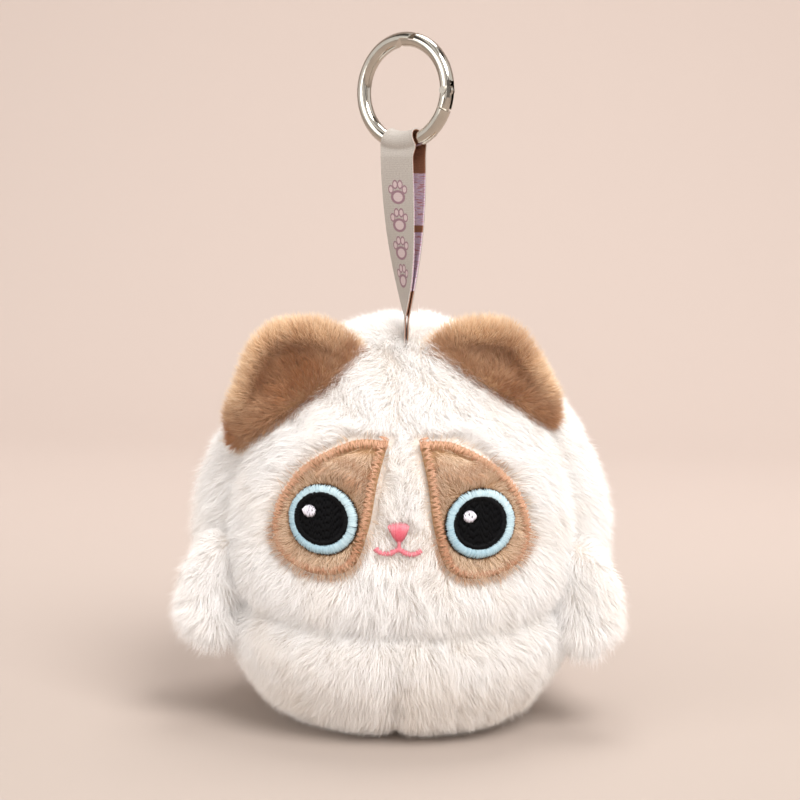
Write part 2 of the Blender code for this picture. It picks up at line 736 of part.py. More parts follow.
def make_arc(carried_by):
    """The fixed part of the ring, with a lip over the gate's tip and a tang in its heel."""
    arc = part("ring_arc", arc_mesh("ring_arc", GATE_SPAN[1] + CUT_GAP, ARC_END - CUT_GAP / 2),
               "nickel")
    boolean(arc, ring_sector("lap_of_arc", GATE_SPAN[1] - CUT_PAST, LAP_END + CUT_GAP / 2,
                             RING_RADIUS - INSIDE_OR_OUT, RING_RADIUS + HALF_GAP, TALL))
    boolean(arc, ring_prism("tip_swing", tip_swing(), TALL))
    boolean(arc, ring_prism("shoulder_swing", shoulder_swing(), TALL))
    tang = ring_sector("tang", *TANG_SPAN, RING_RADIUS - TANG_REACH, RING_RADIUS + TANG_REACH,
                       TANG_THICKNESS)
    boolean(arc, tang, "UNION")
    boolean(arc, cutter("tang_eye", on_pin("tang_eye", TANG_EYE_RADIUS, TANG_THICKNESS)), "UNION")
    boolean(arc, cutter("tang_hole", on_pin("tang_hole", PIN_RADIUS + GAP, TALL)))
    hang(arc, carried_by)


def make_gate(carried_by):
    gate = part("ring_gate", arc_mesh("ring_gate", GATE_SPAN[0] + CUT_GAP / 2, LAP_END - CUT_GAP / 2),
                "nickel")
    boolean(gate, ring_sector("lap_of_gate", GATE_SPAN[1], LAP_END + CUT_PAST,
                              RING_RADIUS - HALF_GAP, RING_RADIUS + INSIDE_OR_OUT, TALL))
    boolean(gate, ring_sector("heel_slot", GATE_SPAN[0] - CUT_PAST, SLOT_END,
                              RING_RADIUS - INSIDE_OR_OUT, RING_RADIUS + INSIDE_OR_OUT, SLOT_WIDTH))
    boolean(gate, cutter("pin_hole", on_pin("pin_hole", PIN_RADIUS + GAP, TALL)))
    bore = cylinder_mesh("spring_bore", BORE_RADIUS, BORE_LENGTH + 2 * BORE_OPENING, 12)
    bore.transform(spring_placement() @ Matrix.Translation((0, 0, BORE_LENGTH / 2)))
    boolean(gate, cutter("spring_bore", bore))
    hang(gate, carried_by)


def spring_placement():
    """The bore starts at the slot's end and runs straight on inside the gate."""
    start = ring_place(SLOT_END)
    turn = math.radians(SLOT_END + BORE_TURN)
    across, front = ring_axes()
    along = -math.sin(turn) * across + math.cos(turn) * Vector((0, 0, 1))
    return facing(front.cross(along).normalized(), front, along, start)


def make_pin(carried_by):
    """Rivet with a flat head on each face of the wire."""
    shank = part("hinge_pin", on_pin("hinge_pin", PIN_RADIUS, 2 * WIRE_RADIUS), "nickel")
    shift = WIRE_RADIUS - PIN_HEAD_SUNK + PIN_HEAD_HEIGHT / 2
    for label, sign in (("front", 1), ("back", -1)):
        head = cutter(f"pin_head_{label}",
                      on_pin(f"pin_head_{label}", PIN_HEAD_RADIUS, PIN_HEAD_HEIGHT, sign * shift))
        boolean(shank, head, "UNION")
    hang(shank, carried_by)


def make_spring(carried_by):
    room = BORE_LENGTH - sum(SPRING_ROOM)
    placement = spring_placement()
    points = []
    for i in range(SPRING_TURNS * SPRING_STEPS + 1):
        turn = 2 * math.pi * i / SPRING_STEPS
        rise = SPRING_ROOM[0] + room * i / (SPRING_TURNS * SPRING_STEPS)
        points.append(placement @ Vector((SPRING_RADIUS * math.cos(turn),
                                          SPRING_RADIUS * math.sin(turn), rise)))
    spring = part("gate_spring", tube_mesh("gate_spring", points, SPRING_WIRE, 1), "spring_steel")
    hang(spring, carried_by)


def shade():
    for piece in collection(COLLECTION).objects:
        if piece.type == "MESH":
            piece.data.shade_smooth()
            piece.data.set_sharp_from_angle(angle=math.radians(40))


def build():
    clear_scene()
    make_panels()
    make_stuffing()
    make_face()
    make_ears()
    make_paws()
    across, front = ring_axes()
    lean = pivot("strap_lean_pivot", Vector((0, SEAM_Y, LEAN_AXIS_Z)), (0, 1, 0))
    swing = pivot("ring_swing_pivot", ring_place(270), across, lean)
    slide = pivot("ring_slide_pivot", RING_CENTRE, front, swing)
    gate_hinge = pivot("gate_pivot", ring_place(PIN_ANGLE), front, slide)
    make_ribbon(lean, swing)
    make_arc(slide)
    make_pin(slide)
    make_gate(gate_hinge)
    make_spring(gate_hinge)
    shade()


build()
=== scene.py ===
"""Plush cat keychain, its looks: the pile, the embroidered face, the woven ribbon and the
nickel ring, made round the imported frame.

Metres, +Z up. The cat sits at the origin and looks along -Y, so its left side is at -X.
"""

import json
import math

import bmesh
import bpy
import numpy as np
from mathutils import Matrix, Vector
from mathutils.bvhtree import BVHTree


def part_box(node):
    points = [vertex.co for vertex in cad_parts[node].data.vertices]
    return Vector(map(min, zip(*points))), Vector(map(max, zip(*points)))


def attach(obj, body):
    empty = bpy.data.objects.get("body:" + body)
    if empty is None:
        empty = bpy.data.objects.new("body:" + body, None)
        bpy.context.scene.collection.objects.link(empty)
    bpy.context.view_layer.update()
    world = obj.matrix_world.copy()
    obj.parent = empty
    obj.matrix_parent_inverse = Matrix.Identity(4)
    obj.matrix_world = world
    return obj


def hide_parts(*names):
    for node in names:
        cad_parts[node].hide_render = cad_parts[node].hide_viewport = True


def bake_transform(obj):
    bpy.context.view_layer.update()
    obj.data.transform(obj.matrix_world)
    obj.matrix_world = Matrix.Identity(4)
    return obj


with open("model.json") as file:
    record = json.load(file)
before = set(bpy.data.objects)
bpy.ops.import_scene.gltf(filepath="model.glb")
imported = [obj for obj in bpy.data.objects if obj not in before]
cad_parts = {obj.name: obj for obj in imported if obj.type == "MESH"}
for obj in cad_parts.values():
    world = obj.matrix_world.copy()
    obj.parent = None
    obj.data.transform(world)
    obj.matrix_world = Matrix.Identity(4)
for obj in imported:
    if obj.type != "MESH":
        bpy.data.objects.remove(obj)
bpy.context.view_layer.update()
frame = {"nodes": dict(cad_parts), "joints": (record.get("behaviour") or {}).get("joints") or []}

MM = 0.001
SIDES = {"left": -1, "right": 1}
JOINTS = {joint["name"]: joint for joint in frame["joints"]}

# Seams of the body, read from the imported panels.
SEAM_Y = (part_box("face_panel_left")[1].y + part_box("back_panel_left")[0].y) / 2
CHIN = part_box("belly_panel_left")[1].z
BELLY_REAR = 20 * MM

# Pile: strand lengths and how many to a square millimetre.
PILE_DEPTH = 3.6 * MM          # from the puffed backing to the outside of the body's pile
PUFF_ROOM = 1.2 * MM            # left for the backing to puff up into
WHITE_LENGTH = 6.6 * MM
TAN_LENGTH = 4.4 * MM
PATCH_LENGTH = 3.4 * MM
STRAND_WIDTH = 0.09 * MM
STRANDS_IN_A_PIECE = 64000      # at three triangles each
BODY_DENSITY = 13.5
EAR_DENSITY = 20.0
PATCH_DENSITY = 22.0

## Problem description
Return exactly the lines from the line that has "make_arc(slide)" to the line that has "before = set(bpy.data.objects)", both of them included.

## Complete answer
    make_arc(slide)
    make_pin(slide)
    make_gate(gate_hinge)
    make_spring(gate_hinge)
    shade()


build()
=== scene.py ===
"""Plush cat keychain, its looks: the pile, the embroidered face, the woven ribbon and the
nickel ring, made round the imported frame.

Metres, +Z up. The cat sits at the origin and looks along -Y, so its left side is at -X.
"""

import json
import math

import bmesh
import bpy
import numpy as np
from mathutils import Matrix, Vector
from mathutils.bvhtree import BVHTree


def part_box(node):
    points = [vertex.co for vertex in cad_parts[node].data.vertices]
    return Vector(map(min, zip(*points))), Vector(map(max, zip(*points)))


def attach(obj, body):
    empty = bpy.data.objects.get("body:" + body)
    if empty is None:
        empty = bpy.data.objects.new("body:" + body, None)
        bpy.context.scene.collection.objects.link(empty)
    bpy.context.view_layer.update()
    world = obj.matrix_world.copy()
    obj.parent = empty
    obj.matrix_parent_inverse = Matrix.Identity(4)
    obj.matrix_world = world
    return obj


def hide_parts(*names):
    for node in names:
        cad_parts[node].hide_render = cad_parts[node].hide_viewport = True


def bake_transform(obj):
    bpy.context.view_layer.update()
    obj.data.transform(obj.matrix_world)
    obj.matrix_world = Matrix.Identity(4)
    return obj


with open("model.json") as file:
    record = json.load(file)
before = set(bpy.data.objects)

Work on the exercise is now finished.